**YOUR OBJECTIVE**.
Extract each line of the data and write it out again exactly.

**DATASET EXCERPT**.
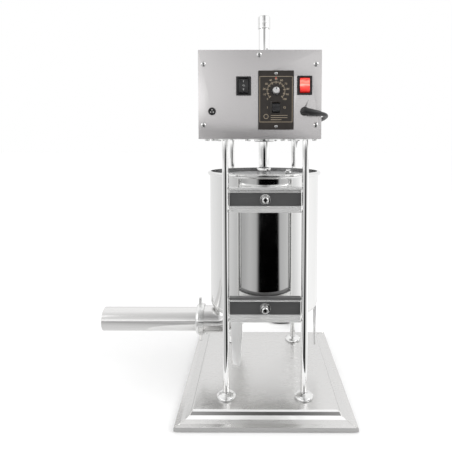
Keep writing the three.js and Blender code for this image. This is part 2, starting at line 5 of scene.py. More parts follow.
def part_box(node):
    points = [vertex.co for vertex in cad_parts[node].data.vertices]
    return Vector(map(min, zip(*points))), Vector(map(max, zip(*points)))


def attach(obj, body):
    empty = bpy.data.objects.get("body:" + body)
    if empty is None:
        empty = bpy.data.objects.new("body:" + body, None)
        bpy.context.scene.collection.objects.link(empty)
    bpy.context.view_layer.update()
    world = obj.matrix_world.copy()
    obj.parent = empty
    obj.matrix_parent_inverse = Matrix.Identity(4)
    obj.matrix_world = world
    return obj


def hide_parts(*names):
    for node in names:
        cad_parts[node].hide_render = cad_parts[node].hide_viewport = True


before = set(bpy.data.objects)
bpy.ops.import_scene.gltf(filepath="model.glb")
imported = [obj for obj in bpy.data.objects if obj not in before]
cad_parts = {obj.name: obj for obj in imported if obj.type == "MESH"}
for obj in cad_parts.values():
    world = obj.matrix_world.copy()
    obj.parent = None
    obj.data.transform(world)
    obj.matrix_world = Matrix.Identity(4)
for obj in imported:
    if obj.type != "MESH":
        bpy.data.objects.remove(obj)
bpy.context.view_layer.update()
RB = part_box("rack_rod")
SX = (RB[0].x + RB[1].x) / 2 * 1000          # column centreline, mm in the row frame
TAU = 2 * math.pi


# ------------------------------------------------------------------ camera
cam_data = bpy.data.cameras.new("camera")
cam = bpy.data.objects.new("camera", cam_data)
bpy.context.scene.collection.objects.link(cam)
cam.location = (SX / 1000 - 0.01957, -0.89114, 0.48899)
cam.rotation_euler = (math.radians(90) - 0.0629, 0.0004, 0.0051)
cam_data.lens = 34.69
cam_data.sensor_width = 36
cam_data.shift_x = -0.0579
cam_data.shift_y = -0.1243
cam_data.clip_start = 0.02
cam_data.clip_end = 60
bpy.context.scene.camera = cam
try:
    bpy.context.scene.view_settings.view_transform = "Standard"
except Exception:
    pass


# ------------------------------------------------------------------ materials
def new_mat(name):
    m = bpy.data.materials.new(name)
    m.use_nodes = True
    nt = m.node_tree
    b = nt.nodes["Principled BSDF"]
    return m, nt, b


def coords(nt, scale):
    tc = nt.nodes.new("ShaderNodeTexCoord")
    mp = nt.nodes.new("ShaderNodeMapping")
    mp.inputs["Scale"].default_value = scale
    nt.links.new(tc.outputs["Object"], mp.inputs["Vector"])
    return mp.outputs["Vector"]


def noise_of(nt, scale, vec_scale=(1, 1, 1), detail=3.0, rough=0.6):
    n = nt.nodes.new("ShaderNodeTexNoise")
    n.inputs["Scale"].default_value = scale
    n.inputs["Detail"].default_value = detail
    n.inputs["Roughness"].default_value = rough
    nt.links.new(coords(nt, vec_scale), n.inputs["Vector"])
    return n.outputs["Fac"]


def ramp(nt, fac, lo, hi, a=0.3, b=0.7):
    r = nt.nodes.new("ShaderNodeMapRange")
    r.inputs["From Min"].default_value = a
    r.inputs["From Max"].default_value = b
    r.inputs["To Min"].default_value = lo
    r.inputs["To Max"].default_value = hi
    nt.links.new(fac, r.inputs["Value"])
    return r.outputs["Result"]


def mix_col(nt, fac, c1, c2):
    m = nt.nodes.new("ShaderNodeMix")
    m.data_type = "RGBA"
    m.inputs["A"].default_value = (*c1, 1)
    m.inputs["B"].default_value = (*c2, 1)
    nt.links.new(fac, m.inputs["Factor"])
    return m.outputs["Result"]


def bump(nt, bsdf, fac, strength, dist):
    b = nt.nodes.new("ShaderNodeBump")
    b.inputs["Strength"].default_value = strength
    b.inputs["Distance"].default_value = dist
    nt.links.new(fac, b.inputs["Height"])
    nt.links.new(b.outputs["Normal"], bsdf.inputs["Normal"])


def steel(name, col, rough, grain=(1, 1, 1), gs=900, var=0.05, spread=0.06, bstr=0.06):
    """Stainless: fine grain drawn out along one axis, cloudy variation of gloss over it."""
    m, nt, b = new_mat(name)
    b.inputs["Metallic"].default_value = 1.0
    g = noise_of(nt, gs, grain, 4, 0.7)
    big = noise_of(nt, 14, (1, 1, 1), 3, 0.55)
    c1 = tuple(max(0, c * (1 - var)) for c in col)
    c2 = tuple(min(1, c * (1 + var)) for c in col)
    nt.links.new(mix_col(nt, ramp(nt, g, 0, 1), c1, c2), b.inputs["Base Color"])
    add = nt.nodes.new("ShaderNodeMath"); add.operation = "ADD"
    nt.links.new(ramp(nt, g, rough - spread, rough + spread), add.inputs[0])
    nt.links.new(ramp(nt, big, -0.025, 0.035), add.inputs[1])
    nt.links.new(add.outputs[0], b.inputs["Roughness"])
    if bstr:
        bump(nt, b, g, bstr, 0.0002)
    return m


def plastic(name, col, rough, gs=1600, bstr=0.12, var=0.25, coat=0.0, spec=0.5):
    m, nt, b = new_mat(name)
    b.inputs["Specular IOR Level"].default_value = spec
    b.inputs["Coat Weight"].default_value = coat
    b.inputs["Coat Roughness"].default_value = 0.12
    g = noise_of(nt, gs, (1, 1, 1), 2, 0.5)
    big = noise_of(nt, 60, (1, 1, 1), 3, 0.6)
    c1 = tuple(c * (1 - var) for c in col)
    c2 = tuple(min(1, c * (1 + var)) for c in col)
    nt.links.new(mix_col(nt, ramp(nt, big, 0, 1), c1, c2), b.inputs["Base Color"])
    nt.links.new(ramp(nt, big, rough - 0.05, rough + 0.05), b.inputs["Roughness"])
    bump(nt, b, g, bstr, 0.00015)
    return m


SATIN_X = steel("steel_brushed_x", (0.68, 0.672, 0.668), 0.32, (0.02, 1, 1), 1500, 0.025, 0.04, 0.012)
# darker copies of the tray steel for the steep face and the apron: painted shade
TRAY_SIDE_PAINTED_SHADE = steel("steel_tray_side_painted_shade", (0.52, 0.517, 0.512), 0.13, (0.02, 1, 1), 1500, 0.015, 0.02, 0.004)
TRAY_APRON_PAINTED_SHADE = steel("steel_tray_apron_painted_shade", (0.40, 0.398, 0.395), 0.2, (0.02, 1, 1), 1500, 0.02, 0.03, 0.004)
# darker copy of the cylinder steel for the inner wall: painted shade inside the vessel
CYL_INSIDE_PAINTED_SHADE = steel("steel_cylinder_inside_painted_shade", (0.30, 0.30, 0.30), 0.22, (1, 1, 0.015), 1200, 0.05, 0.03, 0.01)
LEG = steel("steel_leg", (0.90, 0.90, 0.895), 0.30, (1, 1, 0.02), 1200, 0.02, 0.03, 0.008)
TRAY = steel("steel_tray", (0.68, 0.675, 0.668), 0.27, (0.02, 1, 1), 1500, 0.015, 0.03, 0.006)
# near-white, partly diffuse copy for the slope and the top-edge rounding: painted highlight
TRAY_PAINTED_HIGHLIGHT = steel("steel_tray_edge_painted_highlight", (0.93, 0.93, 0.925), 0.17, (0.02, 1, 1), 1500, 0.015, 0.02, 0.004)
TRAY_PAINTED_HIGHLIGHT.node_tree.nodes["Principled BSDF"].inputs["Metallic"].default_value = 0.35
PANEL = steel("steel_panel", (0.74, 0.722, 0.724), 0.20, (0.015, 1, 1), 1800, 0.02, 0.03, 0.012)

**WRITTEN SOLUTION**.
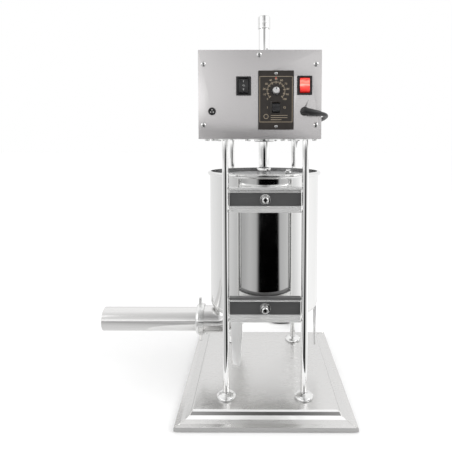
Keep writing the three.js and Blender code for this image. This is part 2, starting at line 5 of scene.py. More parts follow.
def part_box(node):
    points = [vertex.co for vertex in cad_parts[node].data.vertices]
    return Vector(map(min, zip(*points))), Vector(map(max, zip(*points)))


def attach(obj, body):
    empty = bpy.data.objects.get("body:" + body)
    if empty is None:
        empty = bpy.data.objects.new("body:" + body, None)
        bpy.context.scene.collection.objects.link(empty)
    bpy.context.view_layer.update()
    world = obj.matrix_world.copy()
    obj.parent = empty
    obj.matrix_parent_inverse = Matrix.Identity(4)
    obj.matrix_world = world
    return obj


def hide_parts(*names):
    for node in names:
        cad_parts[node].hide_render = cad_parts[node].hide_viewport = True


before = set(bpy.data.objects)
bpy.ops.import_scene.gltf(filepath="model.glb")
imported = [obj for obj in bpy.data.objects if obj not in before]
cad_parts = {obj.name: obj for obj in imported if obj.type == "MESH"}
for obj in cad_parts.values():
    world = obj.matrix_world.copy()
    obj.parent = None
    obj.data.transform(world)
    obj.matrix_world = Matrix.Identity(4)
for obj in imported:
    if obj.type != "MESH":
        bpy.data.objects.remove(obj)
bpy.context.view_layer.update()
RB = part_box("rack_rod")
SX = (RB[0].x + RB[1].x) / 2 * 1000          # column centreline, mm in the row frame
TAU = 2 * math.pi


# ------------------------------------------------------------------ camera
cam_data = bpy.data.cameras.new("camera")
cam = bpy.data.objects.new("camera", cam_data)
bpy.context.scene.collection.objects.link(cam)
cam.location = (SX / 1000 - 0.01957, -0.89114, 0.48899)
cam.rotation_euler = (math.radians(90) - 0.0629, 0.0004, 0.0051)
cam_data.lens = 34.69
cam_data.sensor_width = 36
cam_data.shift_x = -0.0579
cam_data.shift_y = -0.1243
cam_data.clip_start = 0.02
cam_data.clip_end = 60
bpy.context.scene.camera = cam
try:
    bpy.context.scene.view_settings.view_transform = "Standard"
except Exception:
    pass


# ------------------------------------------------------------------ materials
def new_mat(name):
    m = bpy.data.materials.new(name)
    m.use_nodes = True
    nt = m.node_tree
    b = nt.nodes["Principled BSDF"]
    return m, nt, b


def coords(nt, scale):
    tc = nt.nodes.new("ShaderNodeTexCoord")
    mp = nt.nodes.new("ShaderNodeMapping")
    mp.inputs["Scale"].default_value = scale
    nt.links.new(tc.outputs["Object"], mp.inputs["Vector"])
    return mp.outputs["Vector"]


def noise_of(nt, scale, vec_scale=(1, 1, 1), detail=3.0, rough=0.6):
    n = nt.nodes.new("ShaderNodeTexNoise")
    n.inputs["Scale"].default_value = scale
    n.inputs["Detail"].default_value = detail
    n.inputs["Roughness"].default_value = rough
    nt.links.new(coords(nt, vec_scale), n.inputs["Vector"])
    return n.outputs["Fac"]


def ramp(nt, fac, lo, hi, a=0.3, b=0.7):
    r = nt.nodes.new("ShaderNodeMapRange")
    r.inputs["From Min"].default_value = a
    r.inputs["From Max"].default_value = b
    r.inputs["To Min"].default_value = lo
    r.inputs["To Max"].default_value = hi
    nt.links.new(fac, r.inputs["Value"])
    return r.outputs["Result"]


def mix_col(nt, fac, c1, c2):
    m = nt.nodes.new("ShaderNodeMix")
    m.data_type = "RGBA"
    m.inputs["A"].default_value = (*c1, 1)
    m.inputs["B"].default_value = (*c2, 1)
    nt.links.new(fac, m.inputs["Factor"])
    return m.outputs["Result"]


def bump(nt, bsdf, fac, strength, dist):
    b = nt.nodes.new("ShaderNodeBump")
    b.inputs["Strength"].default_value = strength
    b.inputs["Distance"].default_value = dist
    nt.links.new(fac, b.inputs["Height"])
    nt.links.new(b.outputs["Normal"], bsdf.inputs["Normal"])


def steel(name, col, rough, grain=(1, 1, 1), gs=900, var=0.05, spread=0.06, bstr=0.06):
    """Stainless: fine grain drawn out along one axis, cloudy variation of gloss over it."""
    m, nt, b = new_mat(name)
    b.inputs["Metallic"].default_value = 1.0
    g = noise_of(nt, gs, grain, 4, 0.7)
    big = noise_of(nt, 14, (1, 1, 1), 3, 0.55)
    c1 = tuple(max(0, c * (1 - var)) for c in col)
    c2 = tuple(min(1, c * (1 + var)) for c in col)
    nt.links.new(mix_col(nt, ramp(nt, g, 0, 1), c1, c2), b.inputs["Base Color"])
    add = nt.nodes.new("ShaderNodeMath"); add.operation = "ADD"
    nt.links.new(ramp(nt, g, rough - spread, rough + spread), add.inputs[0])
    nt.links.new(ramp(nt, big, -0.025, 0.035), add.inputs[1])
    nt.links.new(add.outputs[0], b.inputs["Roughness"])
    if bstr:
        bump(nt, b, g, bstr, 0.0002)
    return m


def plastic(name, col, rough, gs=1600, bstr=0.12, var=0.25, coat=0.0, spec=0.5):
    m, nt, b = new_mat(name)
    b.inputs["Specular IOR Level"].default_value = spec
    b.inputs["Coat Weight"].default_value = coat
    b.inputs["Coat Roughness"].default_value = 0.12
    g = noise_of(nt, gs, (1, 1, 1), 2, 0.5)
    big = noise_of(nt, 60, (1, 1, 1), 3, 0.6)
    c1 = tuple(c * (1 - var) for c in col)
    c2 = tuple(min(1, c * (1 + var)) for c in col)
    nt.links.new(mix_col(nt, ramp(nt, big, 0, 1), c1, c2), b.inputs["Base Color"])
    nt.links.new(ramp(nt, big, rough - 0.05, rough + 0.05), b.inputs["Roughness"])
    bump(nt, b, g, bstr, 0.00015)
    return m


SATIN_X = steel("steel_brushed_x", (0.68, 0.672, 0.668), 0.32, (0.02, 1, 1), 1500, 0.025, 0.04, 0.012)
# darker copies of the tray steel for the steep face and the apron: painted shade
TRAY_SIDE_PAINTED_SHADE = steel("steel_tray_side_painted_shade", (0.52, 0.517, 0.512), 0.13, (0.02, 1, 1), 1500, 0.015, 0.02, 0.004)
TRAY_APRON_PAINTED_SHADE = steel("steel_tray_apron_painted_shade", (0.40, 0.398, 0.395), 0.2, (0.02, 1, 1), 1500, 0.02, 0.03, 0.004)
# darker copy of the cylinder steel for the inner wall: painted shade inside the vessel
CYL_INSIDE_PAINTED_SHADE = steel("steel_cylinder_inside_painted_shade", (0.30, 0.30, 0.30), 0.22, (1, 1, 0.015), 1200, 0.05, 0.03, 0.01)
LEG = steel("steel_leg", (0.90, 0.90, 0.895), 0.30, (1, 1, 0.02), 1200, 0.02, 0.03, 0.008)
TRAY = steel("steel_tray", (0.68, 0.675, 0.668), 0.27, (0.02, 1, 1), 1500, 0.015, 0.03, 0.006)
# near-white, partly diffuse copy for the slope and the top-edge rounding: painted highlight
TRAY_PAINTED_HIGHLIGHT = steel("steel_tray_edge_painted_highlight", (0.93, 0.93, 0.925), 0.17, (0.02, 1, 1), 1500, 0.015, 0.02, 0.004)
TRAY_PAINTED_HIGHLIGHT.node_tree.nodes["Principled BSDF"].inputs["Metallic"].default_value = 0.35
PANEL = steel("steel_panel", (0.74, 0.722, 0.724), 0.20, (0.015, 1, 1), 1800, 0.02, 0.03, 0.012)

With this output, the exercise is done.